▶ **Problem to work on**:
All of the material below is to be returned exactly.

▶ **Data section**:
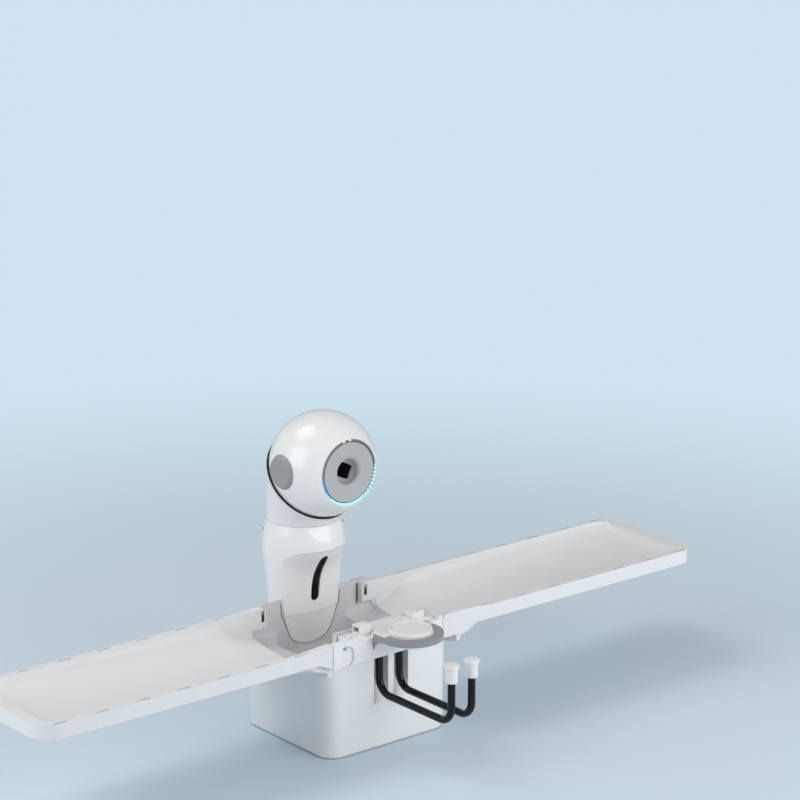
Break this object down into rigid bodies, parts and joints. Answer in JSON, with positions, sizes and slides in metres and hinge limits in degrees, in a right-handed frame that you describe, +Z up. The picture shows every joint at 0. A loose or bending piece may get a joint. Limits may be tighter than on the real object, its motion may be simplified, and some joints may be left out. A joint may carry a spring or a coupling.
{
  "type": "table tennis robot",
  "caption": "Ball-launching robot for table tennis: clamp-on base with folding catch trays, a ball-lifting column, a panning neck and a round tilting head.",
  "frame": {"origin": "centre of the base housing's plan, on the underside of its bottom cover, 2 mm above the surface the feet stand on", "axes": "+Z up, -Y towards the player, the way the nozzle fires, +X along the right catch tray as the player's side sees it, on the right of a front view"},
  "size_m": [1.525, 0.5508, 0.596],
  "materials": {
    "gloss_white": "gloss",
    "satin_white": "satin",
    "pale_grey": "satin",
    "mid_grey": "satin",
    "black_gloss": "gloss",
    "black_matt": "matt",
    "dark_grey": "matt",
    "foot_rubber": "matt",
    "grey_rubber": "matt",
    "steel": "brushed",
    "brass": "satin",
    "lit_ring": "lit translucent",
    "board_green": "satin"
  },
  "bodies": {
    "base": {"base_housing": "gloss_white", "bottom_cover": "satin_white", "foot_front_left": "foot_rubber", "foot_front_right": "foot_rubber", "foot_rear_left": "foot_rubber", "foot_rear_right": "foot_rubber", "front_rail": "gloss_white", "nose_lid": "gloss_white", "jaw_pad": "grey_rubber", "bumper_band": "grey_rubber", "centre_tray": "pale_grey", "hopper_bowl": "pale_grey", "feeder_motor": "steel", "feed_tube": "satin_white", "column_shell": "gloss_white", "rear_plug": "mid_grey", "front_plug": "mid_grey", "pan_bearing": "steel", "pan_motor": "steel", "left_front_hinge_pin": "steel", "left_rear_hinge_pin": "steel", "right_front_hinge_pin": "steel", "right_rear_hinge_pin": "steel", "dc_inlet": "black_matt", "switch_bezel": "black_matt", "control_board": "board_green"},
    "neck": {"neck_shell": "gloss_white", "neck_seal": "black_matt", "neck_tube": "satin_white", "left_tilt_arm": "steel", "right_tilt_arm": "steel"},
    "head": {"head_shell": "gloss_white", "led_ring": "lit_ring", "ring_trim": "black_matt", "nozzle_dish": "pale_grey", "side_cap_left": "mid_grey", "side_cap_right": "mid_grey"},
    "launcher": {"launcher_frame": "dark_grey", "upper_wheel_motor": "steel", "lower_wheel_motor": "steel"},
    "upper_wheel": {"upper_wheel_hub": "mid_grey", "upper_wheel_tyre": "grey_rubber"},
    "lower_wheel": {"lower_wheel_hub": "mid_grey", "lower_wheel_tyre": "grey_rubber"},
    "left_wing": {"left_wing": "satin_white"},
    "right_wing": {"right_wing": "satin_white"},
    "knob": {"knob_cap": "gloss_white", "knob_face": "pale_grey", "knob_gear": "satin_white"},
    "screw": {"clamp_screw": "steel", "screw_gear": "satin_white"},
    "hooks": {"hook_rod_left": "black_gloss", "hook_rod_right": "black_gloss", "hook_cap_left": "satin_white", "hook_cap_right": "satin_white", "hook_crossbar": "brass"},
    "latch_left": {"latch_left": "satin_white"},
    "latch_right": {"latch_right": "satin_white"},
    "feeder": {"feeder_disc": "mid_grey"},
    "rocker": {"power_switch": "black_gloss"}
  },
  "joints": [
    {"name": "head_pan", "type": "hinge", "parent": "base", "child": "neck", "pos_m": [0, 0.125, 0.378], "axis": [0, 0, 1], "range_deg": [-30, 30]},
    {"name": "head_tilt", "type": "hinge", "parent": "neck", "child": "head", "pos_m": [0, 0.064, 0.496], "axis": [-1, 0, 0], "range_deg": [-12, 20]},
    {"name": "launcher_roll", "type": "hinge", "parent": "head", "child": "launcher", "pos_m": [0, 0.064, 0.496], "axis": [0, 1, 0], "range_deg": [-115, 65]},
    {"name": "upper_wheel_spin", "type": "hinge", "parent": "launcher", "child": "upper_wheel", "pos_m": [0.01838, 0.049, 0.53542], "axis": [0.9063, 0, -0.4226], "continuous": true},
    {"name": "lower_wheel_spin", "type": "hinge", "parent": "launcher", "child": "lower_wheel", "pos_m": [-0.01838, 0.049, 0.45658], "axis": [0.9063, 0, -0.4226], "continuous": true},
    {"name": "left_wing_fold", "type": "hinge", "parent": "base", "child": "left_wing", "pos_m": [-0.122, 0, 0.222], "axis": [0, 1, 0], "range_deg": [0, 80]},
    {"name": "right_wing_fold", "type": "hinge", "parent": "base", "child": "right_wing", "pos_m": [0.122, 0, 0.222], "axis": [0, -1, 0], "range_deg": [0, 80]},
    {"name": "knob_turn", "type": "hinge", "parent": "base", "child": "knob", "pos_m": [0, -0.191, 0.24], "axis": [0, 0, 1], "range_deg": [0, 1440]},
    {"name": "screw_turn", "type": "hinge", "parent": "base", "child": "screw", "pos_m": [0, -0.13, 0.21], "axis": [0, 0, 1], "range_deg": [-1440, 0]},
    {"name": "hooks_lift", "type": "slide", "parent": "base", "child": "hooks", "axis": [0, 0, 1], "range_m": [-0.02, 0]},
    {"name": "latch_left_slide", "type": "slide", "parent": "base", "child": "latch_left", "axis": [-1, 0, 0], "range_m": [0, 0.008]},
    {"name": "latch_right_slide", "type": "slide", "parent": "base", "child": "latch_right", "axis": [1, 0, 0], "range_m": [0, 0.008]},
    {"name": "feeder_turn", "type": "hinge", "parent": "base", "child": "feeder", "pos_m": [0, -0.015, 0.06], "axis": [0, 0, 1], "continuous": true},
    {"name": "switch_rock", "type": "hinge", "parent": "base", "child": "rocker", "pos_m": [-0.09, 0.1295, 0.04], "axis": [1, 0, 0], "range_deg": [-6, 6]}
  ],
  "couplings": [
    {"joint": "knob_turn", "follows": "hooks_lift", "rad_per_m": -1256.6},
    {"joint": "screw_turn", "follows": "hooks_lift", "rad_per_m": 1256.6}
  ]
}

▶ **Solved problem**:
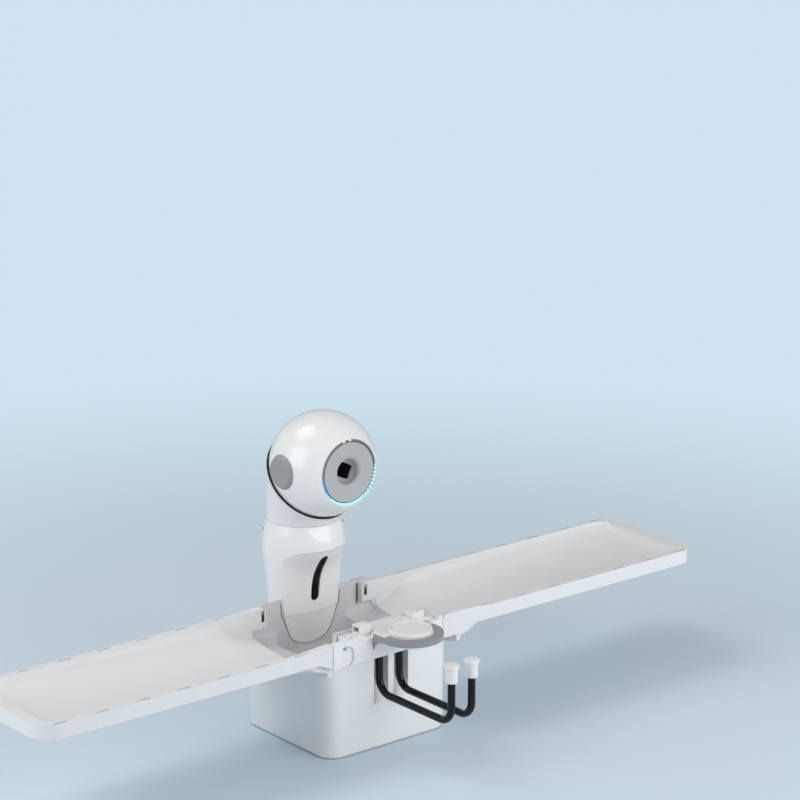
Break this object down into rigid bodies, parts and joints. Answer in JSON, with positions, sizes and slides in metres and hinge limits in degrees, in a right-handed frame that you describe, +Z up. The picture shows every joint at 0. A loose or bending piece may get a joint. Limits may be tighter than on the real object, its motion may be simplified, and some joints may be left out. A joint may carry a spring or a coupling.
{
  "type": "table tennis robot",
  "caption": "Ball-launching robot for table tennis: clamp-on base with folding catch trays, a ball-lifting column, a panning neck and a round tilting head.",
  "frame": {"origin": "centre of the base housing's plan, on the underside of its bottom cover, 2 mm above the surface the feet stand on", "axes": "+Z up, -Y towards the player, the way the nozzle fires, +X along the right catch tray as the player's side sees it, on the right of a front view"},
  "size_m": [1.525, 0.5508, 0.596],
  "materials": {
    "gloss_white": "gloss",
    "satin_white": "satin",
    "pale_grey": "satin",
    "mid_grey": "satin",
    "black_gloss": "gloss",
    "black_matt": "matt",
    "dark_grey": "matt",
    "foot_rubber": "matt",
    "grey_rubber": "matt",
    "steel": "brushed",
    "brass": "satin",
    "lit_ring": "lit translucent",
    "board_green": "satin"
  },
  "bodies": {
    "base": {"base_housing": "gloss_white", "bottom_cover": "satin_white", "foot_front_left": "foot_rubber", "foot_front_right": "foot_rubber", "foot_rear_left": "foot_rubber", "foot_rear_right": "foot_rubber", "front_rail": "gloss_white", "nose_lid": "gloss_white", "jaw_pad": "grey_rubber", "bumper_band": "grey_rubber", "centre_tray": "pale_grey", "hopper_bowl": "pale_grey", "feeder_motor": "steel", "feed_tube": "satin_white", "column_shell": "gloss_white", "rear_plug": "mid_grey", "front_plug": "mid_grey", "pan_bearing": "steel", "pan_motor": "steel", "left_front_hinge_pin": "steel", "left_rear_hinge_pin": "steel", "right_front_hinge_pin": "steel", "right_rear_hinge_pin": "steel", "dc_inlet": "black_matt", "switch_bezel": "black_matt", "control_board": "board_green"},
    "neck": {"neck_shell": "gloss_white", "neck_seal": "black_matt", "neck_tube": "satin_white", "left_tilt_arm": "steel", "right_tilt_arm": "steel"},
    "head": {"head_shell": "gloss_white", "led_ring": "lit_ring", "ring_trim": "black_matt", "nozzle_dish": "pale_grey", "side_cap_left": "mid_grey", "side_cap_right": "mid_grey"},
    "launcher": {"launcher_frame": "dark_grey", "upper_wheel_motor": "steel", "lower_wheel_motor": "steel"},
    "upper_wheel": {"upper_wheel_hub": "mid_grey", "upper_wheel_tyre": "grey_rubber"},
    "lower_wheel": {"lower_wheel_hub": "mid_grey", "lower_wheel_tyre": "grey_rubber"},
    "left_wing": {"left_wing": "satin_white"},
    "right_wing": {"right_wing": "satin_white"},
    "knob": {"knob_cap": "gloss_white", "knob_face": "pale_grey", "knob_gear": "satin_white"},
    "screw": {"clamp_screw": "steel", "screw_gear": "satin_white"},
    "hooks": {"hook_rod_left": "black_gloss", "hook_rod_right": "black_gloss", "hook_cap_left": "satin_white", "hook_cap_right": "satin_white", "hook_crossbar": "brass"},
    "latch_left": {"latch_left": "satin_white"},
    "latch_right": {"latch_right": "satin_white"},
    "feeder": {"feeder_disc": "mid_grey"},
    "rocker": {"power_switch": "black_gloss"}
  },
  "joints": [
    {"name": "head_pan", "type": "hinge", "parent": "base", "child": "neck", "pos_m": [0, 0.125, 0.378], "axis": [0, 0, 1], "range_deg": [-30, 30]},
    {"name": "head_tilt", "type": "hinge", "parent": "neck", "child": "head", "pos_m": [0, 0.064, 0.496], "axis": [-1, 0, 0], "range_deg": [-12, 20]},
    {"name": "launcher_roll", "type": "hinge", "parent": "head", "child": "launcher", "pos_m": [0, 0.064, 0.496], "axis": [0, 1, 0], "range_deg": [-115, 65]},
    {"name": "upper_wheel_spin", "type": "hinge", "parent": "launcher", "child": "upper_wheel", "pos_m": [0.01838, 0.049, 0.53542], "axis": [0.9063, 0, -0.4226], "continuous": true},
    {"name": "lower_wheel_spin", "type": "hinge", "parent": "launcher", "child": "lower_wheel", "pos_m": [-0.01838, 0.049, 0.45658], "axis": [0.9063, 0, -0.4226], "continuous": true},
    {"name": "left_wing_fold", "type": "hinge", "parent": "base", "child": "left_wing", "pos_m": [-0.122, 0, 0.222], "axis": [0, 1, 0], "range_deg": [0, 80]},
    {"name": "right_wing_fold", "type": "hinge", "parent": "base", "child": "right_wing", "pos_m": [0.122, 0, 0.222], "axis": [0, -1, 0], "range_deg": [0, 80]},
    {"name": "knob_turn", "type": "hinge", "parent": "base", "child": "knob", "pos_m": [0, -0.191, 0.24], "axis": [0, 0, 1], "range_deg": [0, 1440]},
    {"name": "screw_turn", "type": "hinge", "parent": "base", "child": "screw", "pos_m": [0, -0.13, 0.21], "axis": [0, 0, 1], "range_deg": [-1440, 0]},
    {"name": "hooks_lift", "type": "slide", "parent": "base", "child": "hooks", "axis": [0, 0, 1], "range_m": [-0.02, 0]},
    {"name": "latch_left_slide", "type": "slide", "parent": "base", "child": "latch_left", "axis": [-1, 0, 0], "range_m": [0, 0.008]},
    {"name": "latch_right_slide", "type": "slide", "parent": "base", "child": "latch_right", "axis": [1, 0, 0], "range_m": [0, 0.008]},
    {"name": "feeder_turn", "type": "hinge", "parent": "base", "child": "feeder", "pos_m": [0, -0.015, 0.06], "axis": [0, 0, 1], "continuous": true},
    {"name": "switch_rock", "type": "hinge", "parent": "base", "child": "rocker", "pos_m": [-0.09, 0.1295, 0.04], "axis": [1, 0, 0], "range_deg": [-6, 6]}
  ],
  "couplings": [
    {"joint": "knob_turn", "follows": "hooks_lift", "rad_per_m": -1256.6},
    {"joint": "screw_turn", "follows": "hooks_lift", "rad_per_m": 1256.6}
  ]
}